§ **Raw data**
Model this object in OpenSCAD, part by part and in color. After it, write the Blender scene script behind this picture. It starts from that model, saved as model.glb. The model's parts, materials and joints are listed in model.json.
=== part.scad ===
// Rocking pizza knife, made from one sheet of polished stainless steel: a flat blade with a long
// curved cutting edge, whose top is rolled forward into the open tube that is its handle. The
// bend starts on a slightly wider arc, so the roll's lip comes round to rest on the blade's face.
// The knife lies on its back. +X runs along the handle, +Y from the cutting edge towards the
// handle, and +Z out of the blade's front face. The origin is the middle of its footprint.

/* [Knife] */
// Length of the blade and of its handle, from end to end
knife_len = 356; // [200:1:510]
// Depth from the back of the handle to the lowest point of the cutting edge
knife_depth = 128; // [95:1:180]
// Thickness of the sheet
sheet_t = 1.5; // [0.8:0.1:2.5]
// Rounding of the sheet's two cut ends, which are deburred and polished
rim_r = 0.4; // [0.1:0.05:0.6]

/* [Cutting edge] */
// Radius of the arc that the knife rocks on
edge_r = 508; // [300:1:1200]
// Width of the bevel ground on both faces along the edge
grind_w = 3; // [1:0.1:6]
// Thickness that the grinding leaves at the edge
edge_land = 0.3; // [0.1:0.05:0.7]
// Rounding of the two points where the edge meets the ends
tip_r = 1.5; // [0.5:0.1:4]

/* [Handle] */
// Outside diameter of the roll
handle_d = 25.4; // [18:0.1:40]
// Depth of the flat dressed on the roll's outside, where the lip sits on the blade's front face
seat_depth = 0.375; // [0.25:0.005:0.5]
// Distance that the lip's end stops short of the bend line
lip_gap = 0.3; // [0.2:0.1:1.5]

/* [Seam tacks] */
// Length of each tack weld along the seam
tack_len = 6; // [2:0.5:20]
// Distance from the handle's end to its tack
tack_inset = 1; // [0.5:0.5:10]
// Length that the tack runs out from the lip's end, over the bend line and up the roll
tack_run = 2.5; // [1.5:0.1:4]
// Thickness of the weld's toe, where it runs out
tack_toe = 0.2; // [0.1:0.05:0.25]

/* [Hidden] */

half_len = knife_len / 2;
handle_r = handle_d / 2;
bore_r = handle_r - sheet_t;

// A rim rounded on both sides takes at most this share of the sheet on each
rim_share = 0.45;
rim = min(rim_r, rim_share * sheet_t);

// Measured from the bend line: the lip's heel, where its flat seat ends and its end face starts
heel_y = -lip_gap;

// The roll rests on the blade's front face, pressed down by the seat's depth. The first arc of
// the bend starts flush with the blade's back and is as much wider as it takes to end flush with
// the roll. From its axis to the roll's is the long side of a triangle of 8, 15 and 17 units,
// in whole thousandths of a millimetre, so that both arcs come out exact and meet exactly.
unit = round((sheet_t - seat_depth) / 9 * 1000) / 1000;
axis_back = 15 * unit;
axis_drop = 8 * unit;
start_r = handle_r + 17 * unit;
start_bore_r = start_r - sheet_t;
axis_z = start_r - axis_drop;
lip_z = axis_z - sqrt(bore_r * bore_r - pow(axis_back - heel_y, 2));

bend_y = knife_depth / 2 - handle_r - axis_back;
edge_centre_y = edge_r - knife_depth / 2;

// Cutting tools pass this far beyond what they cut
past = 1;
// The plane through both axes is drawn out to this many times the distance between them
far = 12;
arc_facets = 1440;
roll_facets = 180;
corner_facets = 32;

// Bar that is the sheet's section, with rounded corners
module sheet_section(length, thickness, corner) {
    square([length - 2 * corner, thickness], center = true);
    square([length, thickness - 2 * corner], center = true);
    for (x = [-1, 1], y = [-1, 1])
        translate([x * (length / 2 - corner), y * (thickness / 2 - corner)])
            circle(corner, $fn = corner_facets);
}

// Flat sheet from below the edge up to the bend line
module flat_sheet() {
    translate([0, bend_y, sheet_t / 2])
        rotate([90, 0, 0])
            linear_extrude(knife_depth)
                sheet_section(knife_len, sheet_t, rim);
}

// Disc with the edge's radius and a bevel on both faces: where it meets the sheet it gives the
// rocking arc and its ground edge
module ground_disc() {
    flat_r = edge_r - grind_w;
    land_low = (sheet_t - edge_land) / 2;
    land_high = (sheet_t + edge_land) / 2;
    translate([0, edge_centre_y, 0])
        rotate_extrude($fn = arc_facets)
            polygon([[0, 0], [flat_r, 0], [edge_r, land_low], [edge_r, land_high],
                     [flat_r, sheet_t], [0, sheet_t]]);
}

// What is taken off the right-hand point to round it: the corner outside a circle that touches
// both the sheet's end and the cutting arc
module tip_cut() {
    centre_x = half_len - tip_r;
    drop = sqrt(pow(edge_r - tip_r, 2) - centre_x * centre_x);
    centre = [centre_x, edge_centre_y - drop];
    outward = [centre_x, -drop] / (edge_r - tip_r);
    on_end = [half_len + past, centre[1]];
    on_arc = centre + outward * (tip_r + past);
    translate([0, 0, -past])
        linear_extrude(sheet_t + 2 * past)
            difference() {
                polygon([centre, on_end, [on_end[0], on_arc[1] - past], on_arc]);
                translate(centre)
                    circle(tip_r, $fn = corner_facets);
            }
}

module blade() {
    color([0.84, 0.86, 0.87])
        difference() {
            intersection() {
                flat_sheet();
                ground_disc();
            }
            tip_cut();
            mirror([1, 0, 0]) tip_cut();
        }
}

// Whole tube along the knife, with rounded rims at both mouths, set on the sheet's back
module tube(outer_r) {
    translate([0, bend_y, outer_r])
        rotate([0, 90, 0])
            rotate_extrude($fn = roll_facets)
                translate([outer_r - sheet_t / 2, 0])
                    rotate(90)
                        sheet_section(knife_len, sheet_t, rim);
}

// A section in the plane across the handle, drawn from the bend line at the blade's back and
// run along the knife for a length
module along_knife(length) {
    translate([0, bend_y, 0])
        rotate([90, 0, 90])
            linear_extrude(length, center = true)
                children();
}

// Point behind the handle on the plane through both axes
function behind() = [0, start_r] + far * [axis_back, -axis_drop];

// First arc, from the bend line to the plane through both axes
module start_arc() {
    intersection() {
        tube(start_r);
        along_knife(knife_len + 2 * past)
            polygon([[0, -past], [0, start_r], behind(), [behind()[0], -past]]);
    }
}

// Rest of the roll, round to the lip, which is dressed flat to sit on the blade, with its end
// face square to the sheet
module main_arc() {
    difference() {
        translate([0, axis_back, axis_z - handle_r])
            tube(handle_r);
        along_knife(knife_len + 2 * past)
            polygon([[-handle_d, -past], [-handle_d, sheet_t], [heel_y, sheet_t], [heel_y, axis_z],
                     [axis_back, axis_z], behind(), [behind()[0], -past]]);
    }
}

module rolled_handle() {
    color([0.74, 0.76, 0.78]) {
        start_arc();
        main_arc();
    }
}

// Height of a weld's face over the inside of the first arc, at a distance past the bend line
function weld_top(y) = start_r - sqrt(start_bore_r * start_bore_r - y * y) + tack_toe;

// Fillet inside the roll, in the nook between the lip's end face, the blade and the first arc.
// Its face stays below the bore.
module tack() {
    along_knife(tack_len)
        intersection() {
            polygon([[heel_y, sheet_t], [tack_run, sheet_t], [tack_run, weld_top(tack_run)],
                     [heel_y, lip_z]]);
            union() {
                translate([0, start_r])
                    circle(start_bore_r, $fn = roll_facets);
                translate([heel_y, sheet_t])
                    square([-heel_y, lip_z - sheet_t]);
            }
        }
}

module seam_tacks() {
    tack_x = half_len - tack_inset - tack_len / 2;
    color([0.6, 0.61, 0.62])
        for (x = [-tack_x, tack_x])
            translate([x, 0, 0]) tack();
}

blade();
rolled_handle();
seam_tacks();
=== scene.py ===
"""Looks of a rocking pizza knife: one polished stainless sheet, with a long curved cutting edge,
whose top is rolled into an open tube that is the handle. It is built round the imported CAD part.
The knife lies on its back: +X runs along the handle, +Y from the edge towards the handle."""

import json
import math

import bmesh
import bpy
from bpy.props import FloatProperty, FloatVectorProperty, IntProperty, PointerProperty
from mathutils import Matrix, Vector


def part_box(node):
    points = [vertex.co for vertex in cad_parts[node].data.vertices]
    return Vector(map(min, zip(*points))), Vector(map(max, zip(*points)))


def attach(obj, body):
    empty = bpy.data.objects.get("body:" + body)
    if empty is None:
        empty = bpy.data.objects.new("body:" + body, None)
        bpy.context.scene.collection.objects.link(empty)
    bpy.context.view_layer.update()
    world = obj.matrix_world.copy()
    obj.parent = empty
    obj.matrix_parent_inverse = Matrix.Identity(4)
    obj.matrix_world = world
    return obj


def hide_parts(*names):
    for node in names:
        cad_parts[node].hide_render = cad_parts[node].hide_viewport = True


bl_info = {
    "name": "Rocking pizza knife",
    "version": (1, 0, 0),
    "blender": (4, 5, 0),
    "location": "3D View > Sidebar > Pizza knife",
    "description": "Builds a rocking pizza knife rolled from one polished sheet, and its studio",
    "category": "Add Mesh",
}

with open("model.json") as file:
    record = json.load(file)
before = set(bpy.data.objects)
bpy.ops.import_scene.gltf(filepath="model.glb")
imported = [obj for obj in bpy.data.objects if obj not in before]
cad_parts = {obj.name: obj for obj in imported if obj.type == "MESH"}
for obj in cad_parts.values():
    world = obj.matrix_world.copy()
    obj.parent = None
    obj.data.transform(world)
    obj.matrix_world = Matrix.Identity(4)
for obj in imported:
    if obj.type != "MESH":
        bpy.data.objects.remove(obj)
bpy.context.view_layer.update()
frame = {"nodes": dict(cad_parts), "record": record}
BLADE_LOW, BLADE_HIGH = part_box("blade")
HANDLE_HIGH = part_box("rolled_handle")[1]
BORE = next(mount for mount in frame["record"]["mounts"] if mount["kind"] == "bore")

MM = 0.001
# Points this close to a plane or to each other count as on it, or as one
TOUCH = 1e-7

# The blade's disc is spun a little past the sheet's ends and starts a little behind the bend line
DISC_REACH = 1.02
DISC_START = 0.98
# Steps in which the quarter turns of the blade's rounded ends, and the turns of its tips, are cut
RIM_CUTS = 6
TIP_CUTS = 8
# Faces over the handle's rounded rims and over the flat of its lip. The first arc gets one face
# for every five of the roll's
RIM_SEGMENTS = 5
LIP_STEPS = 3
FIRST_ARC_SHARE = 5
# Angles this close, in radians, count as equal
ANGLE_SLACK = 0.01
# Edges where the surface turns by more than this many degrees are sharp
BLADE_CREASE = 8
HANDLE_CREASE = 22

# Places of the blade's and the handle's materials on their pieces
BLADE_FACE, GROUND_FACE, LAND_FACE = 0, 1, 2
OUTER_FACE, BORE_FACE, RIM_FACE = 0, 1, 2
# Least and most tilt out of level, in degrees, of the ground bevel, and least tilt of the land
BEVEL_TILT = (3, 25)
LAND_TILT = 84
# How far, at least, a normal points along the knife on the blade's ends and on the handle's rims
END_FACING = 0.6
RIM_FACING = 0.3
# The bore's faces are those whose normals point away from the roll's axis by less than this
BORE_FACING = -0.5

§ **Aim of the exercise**
Going down the listing above, begin printing at the line with "the first arc." and finish with the line with "if empty is", exactly as they appear.

§ **Answer to this task**
// Fillet inside the roll, in the nook between the lip's end face, the blade and the first arc.
// Its face stays below the bore.
module tack() {
    along_knife(tack_len)
        intersection() {
            polygon([[heel_y, sheet_t], [tack_run, sheet_t], [tack_run, weld_top(tack_run)],
                     [heel_y, lip_z]]);
            union() {
                translate([0, start_r])
                    circle(start_bore_r, $fn = roll_facets);
                translate([heel_y, sheet_t])
                    square([-heel_y, lip_z - sheet_t]);
            }
        }
}

module seam_tacks() {
    tack_x = half_len - tack_inset - tack_len / 2;
    color([0.6, 0.61, 0.62])
        for (x = [-tack_x, tack_x])
            translate([x, 0, 0]) tack();
}

blade();
rolled_handle();
seam_tacks();
=== scene.py ===
"""Looks of a rocking pizza knife: one polished stainless sheet, with a long curved cutting edge,
whose top is rolled into an open tube that is the handle. It is built round the imported CAD part.
The knife lies on its back: +X runs along the handle, +Y from the edge towards the handle."""

import json
import math

import bmesh
import bpy
from bpy.props import FloatProperty, FloatVectorProperty, IntProperty, PointerProperty
from mathutils import Matrix, Vector


def part_box(node):
    points = [vertex.co for vertex in cad_parts[node].data.vertices]
    return Vector(map(min, zip(*points))), Vector(map(max, zip(*points)))


def attach(obj, body):
    empty = bpy.data.objects.get("body:" + body)
    if empty is None:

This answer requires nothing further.